21 Şubat’ta Nature Communications isimli dergide yayımlanan araştırma makalesine göre Dünya’nın en iç tabakasının içinde yaklaşık 644 km çapında demirden bir iç çekirdek daha var.
4 katman 5’e çıkacak mı?
Bu keşiften önce Dünya‘nın yapısının 4 katmandan (dış kabuk, manto, dış çekirdek ve iç çekirdek) oluştuğu varsayıla geldi. Dünya’nın en iç bölümünü oluşturan çekirdeğin 5120–2890 km arasındaki kısmına dış çekirdek, 6371–5150 km arasındaki kısmına iç çekirdek diyen ders kitaplarına göre 1220 km çapındaki iç çekirdek son derece yoğun demir ve nikelden yapılma ve yaklaşık 5427 derece sıcaklıkta. Artık en iç çekirdekle birlikte katman sayısının 5’e çıkması gerekiyor.

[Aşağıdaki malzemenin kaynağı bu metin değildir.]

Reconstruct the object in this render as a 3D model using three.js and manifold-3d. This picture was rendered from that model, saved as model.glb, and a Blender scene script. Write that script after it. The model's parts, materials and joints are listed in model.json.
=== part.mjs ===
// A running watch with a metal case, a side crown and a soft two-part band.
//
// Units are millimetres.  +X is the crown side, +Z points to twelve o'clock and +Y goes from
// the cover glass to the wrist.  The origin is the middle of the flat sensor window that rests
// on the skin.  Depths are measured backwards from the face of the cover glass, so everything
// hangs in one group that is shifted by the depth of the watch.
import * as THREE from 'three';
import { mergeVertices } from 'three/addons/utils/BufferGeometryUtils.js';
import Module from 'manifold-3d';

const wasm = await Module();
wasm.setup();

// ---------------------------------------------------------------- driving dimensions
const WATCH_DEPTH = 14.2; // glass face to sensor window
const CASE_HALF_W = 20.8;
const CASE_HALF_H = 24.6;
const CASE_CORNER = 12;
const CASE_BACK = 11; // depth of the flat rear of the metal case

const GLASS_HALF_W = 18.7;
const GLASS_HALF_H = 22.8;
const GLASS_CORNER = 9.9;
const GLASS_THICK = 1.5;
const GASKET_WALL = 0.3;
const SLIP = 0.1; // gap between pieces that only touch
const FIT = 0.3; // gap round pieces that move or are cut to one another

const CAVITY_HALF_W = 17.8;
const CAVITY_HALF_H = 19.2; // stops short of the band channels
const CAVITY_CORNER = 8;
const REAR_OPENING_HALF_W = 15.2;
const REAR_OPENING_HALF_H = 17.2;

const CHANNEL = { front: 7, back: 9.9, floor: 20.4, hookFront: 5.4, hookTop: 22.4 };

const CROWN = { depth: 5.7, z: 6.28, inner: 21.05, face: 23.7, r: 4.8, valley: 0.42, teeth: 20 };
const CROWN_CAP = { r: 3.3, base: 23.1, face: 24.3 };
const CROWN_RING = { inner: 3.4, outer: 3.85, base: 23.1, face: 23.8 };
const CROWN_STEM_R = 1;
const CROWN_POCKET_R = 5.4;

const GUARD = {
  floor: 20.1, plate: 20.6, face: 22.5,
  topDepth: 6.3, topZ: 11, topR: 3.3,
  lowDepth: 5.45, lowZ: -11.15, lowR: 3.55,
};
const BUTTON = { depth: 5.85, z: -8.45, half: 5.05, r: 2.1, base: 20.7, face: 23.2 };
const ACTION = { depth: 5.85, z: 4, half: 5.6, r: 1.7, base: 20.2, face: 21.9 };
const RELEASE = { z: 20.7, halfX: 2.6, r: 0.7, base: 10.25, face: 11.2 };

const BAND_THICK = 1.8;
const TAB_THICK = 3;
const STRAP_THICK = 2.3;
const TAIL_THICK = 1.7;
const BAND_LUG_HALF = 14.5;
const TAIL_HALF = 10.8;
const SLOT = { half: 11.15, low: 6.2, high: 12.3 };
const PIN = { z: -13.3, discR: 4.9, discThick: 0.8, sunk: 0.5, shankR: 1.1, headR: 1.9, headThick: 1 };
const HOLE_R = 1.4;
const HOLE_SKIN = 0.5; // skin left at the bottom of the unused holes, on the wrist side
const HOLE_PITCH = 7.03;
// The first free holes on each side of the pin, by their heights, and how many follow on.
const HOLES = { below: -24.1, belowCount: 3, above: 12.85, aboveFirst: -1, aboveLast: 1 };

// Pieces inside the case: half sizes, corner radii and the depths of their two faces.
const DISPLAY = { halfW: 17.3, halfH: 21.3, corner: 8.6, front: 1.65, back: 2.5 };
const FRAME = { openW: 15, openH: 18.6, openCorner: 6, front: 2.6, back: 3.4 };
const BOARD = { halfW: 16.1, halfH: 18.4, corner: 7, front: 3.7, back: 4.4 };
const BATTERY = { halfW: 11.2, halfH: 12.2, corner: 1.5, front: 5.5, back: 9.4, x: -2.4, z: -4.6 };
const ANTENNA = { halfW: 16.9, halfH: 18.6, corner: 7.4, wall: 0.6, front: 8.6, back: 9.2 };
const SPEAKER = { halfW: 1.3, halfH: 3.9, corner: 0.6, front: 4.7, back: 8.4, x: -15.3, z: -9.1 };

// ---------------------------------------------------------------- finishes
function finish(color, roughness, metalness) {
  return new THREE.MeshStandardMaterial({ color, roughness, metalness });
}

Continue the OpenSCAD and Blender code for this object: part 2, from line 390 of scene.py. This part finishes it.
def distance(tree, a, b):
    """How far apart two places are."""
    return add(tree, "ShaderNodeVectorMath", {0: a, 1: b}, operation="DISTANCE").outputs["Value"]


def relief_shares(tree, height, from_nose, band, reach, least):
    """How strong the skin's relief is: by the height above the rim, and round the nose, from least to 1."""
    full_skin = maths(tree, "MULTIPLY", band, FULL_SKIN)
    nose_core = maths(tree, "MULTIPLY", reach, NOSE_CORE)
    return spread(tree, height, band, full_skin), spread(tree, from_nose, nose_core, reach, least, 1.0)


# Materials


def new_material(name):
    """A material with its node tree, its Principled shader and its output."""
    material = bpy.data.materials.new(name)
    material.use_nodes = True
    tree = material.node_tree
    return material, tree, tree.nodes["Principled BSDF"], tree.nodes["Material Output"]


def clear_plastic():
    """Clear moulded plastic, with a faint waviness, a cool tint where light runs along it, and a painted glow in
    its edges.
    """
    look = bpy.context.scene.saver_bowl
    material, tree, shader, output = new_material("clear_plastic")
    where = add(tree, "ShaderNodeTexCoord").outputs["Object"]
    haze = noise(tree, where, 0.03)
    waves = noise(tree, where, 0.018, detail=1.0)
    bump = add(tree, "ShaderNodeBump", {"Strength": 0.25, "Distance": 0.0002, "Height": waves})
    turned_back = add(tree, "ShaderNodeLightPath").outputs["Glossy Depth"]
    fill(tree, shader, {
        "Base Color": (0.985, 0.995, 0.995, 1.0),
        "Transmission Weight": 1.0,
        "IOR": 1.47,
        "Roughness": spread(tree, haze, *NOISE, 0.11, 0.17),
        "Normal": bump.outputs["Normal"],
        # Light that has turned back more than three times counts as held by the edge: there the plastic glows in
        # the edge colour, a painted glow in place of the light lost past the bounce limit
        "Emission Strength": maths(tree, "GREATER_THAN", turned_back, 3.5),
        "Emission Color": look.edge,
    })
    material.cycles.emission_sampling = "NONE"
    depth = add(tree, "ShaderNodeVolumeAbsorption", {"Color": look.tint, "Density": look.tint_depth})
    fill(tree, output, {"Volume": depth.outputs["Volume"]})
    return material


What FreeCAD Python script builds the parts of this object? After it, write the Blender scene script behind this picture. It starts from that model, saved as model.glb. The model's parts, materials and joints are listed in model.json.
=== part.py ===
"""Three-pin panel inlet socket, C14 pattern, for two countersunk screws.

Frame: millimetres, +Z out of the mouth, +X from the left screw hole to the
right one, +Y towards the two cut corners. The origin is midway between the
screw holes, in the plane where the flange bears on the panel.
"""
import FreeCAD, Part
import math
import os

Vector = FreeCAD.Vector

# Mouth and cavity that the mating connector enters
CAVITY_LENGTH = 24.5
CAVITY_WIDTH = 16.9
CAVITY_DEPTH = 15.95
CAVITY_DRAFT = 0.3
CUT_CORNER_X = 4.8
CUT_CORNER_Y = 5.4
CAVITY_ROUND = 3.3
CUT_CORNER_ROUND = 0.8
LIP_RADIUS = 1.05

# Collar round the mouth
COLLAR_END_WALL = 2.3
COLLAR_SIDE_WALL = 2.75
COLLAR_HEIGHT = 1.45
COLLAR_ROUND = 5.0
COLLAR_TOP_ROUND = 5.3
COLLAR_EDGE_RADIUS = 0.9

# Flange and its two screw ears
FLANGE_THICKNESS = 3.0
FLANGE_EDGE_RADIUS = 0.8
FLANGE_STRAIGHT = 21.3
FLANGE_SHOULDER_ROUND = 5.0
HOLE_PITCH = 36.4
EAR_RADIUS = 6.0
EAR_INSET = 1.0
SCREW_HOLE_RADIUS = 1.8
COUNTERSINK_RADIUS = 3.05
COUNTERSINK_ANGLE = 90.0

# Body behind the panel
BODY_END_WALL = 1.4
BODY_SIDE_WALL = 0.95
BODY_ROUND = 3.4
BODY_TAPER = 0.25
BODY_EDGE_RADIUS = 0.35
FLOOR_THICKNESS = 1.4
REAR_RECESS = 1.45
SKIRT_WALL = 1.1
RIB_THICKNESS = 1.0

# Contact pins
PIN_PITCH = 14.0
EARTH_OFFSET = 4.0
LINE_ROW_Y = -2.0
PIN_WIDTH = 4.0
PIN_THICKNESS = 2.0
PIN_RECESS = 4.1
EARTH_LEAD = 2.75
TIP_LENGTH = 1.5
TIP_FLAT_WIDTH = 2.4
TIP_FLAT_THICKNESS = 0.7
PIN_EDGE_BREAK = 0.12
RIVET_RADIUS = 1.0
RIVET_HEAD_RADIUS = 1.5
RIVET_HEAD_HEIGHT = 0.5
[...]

Makalenin başyazarı ve Avustralya Ulusal Üniversitesi’nin jeofizik alanında doktora sonrası araştırmacı Thanh-Son Pham, “İlk kez bu çalışmada güçlü depremlerden kaynaklanan sismik dalgaların sekercesine Dünya’nın bir ucundan diğer ucuna 5 defaya dek gidip gelmesine dair gözlemleri rapor ediyoruz” dedi.
Bu katmanın daha önce ayrıntılı şekilde gözlemlenmemiş olmasının, bileşiminin, üzerindeki katmana çok benzemesinden kaynaklandığını, ayrıca katmandan katmana keskin değil aşamalı geçiş olduğunu anlatan Pham, “Bu yüzden onu sismik dalgaların doğrudan yansımalarıyla gözlemleyemeyiz” dedi.
Anizotropi ile ayırt edildi
Titreşim dalgalarını algılayan aletler kullanan araştırmacılar, en içteki iç çekirdeğin belirgin şekilde ayrı anizotropiye sahip olduğunu saptadı. Anizotropi, yaklaşıldığı açıya bağlı olarak farklı karakteristikler gösteren madde özelliğidir. Anizotropik nesneye tahta parçası örnek verilebilir: Yakacak odun kesmek, baltayı oduna doğrudan karşıdan vurarak değil, damar yönü boyunca vurarak kolaylaşır. En içteki çekirdeği ayırt eden de bu özellik.
Dünya’nın çekirdeğinde sismik dalgaların farklı yönlerde ne kadar hızlı ilerlediğini inceleyen araştırmacılar, bu dalgaların hızını üzerindeki katmandan farklı bir şekilde değiştiren en içteki çekirdeği buldu.
’20 yıllık kuramı doğruladık’
İç çekirdeğin en içinde bir çekirdeğin daha var olduğuna dair uzun süredir geliştirilen kuramlar bugüne dek doğrulanmamıştı. Doğruladıklarını söyleyen Pham, “En içteki iç çekirdeğin varlığı 2002’de gündeme getirildiğinde yarıçapının yaklaşık 300 km olduğu tahmin ediliyordu. En son tahminlere göre büyüklüğü yaklaşık 650 km” dedi.
‘Küresel sismik ağların yardımıyla’
Dünyanın dört bir yanından gelen sismik dalgaların kayıtlarını kullanarak en içteki ekstra çekirdeği keşfettiklerini belirten Pham, işbirliğinden faydalandıklarına dikkat çekti:
“Son 10 yıldaki yüzlerce büyük depremin yer hareketlerinin dijital kayıtlarını (sismogram) analiz ettik. Araştırmamız, küresel sismik ağların, özellikle ABD, Alaska yarımadası ve Avrupa Alpleri üzerindeki yoğun ağların son derece genişlemesi sayesinde mümkün oldu. İşbirliği içinde çalışan pek çok çok sismograf, Dünya’nın kütlesinin tamamı boyunca sıçrayan zayıf sinyallerin güçlendirilmesini sağladı.”
Mars için de anahtar
Ayaklarımızın 1600 km altındaki yeni katmanın keşfi pek çok açıdan önemli. En içteki ayrı bir çekirdeğin varlığı, bilim insanlarının Dünya’nın manyetik alanını, bunun nasıl evrildiğini ve gelecekte nasıl gelişmelere gebe olduğunu daha iyi anlamalarını sağlayabilir.
Pham, “Yeni bulgu, bize diğer gezegenlerde neler olmuş olabileceğine dair de fikir veriyor. Örnek olarak Mars’ı ele alalım. Mars’ın manyetik alanının geçmişte neden sona erdiğini biz henüz anlamadık” dedi.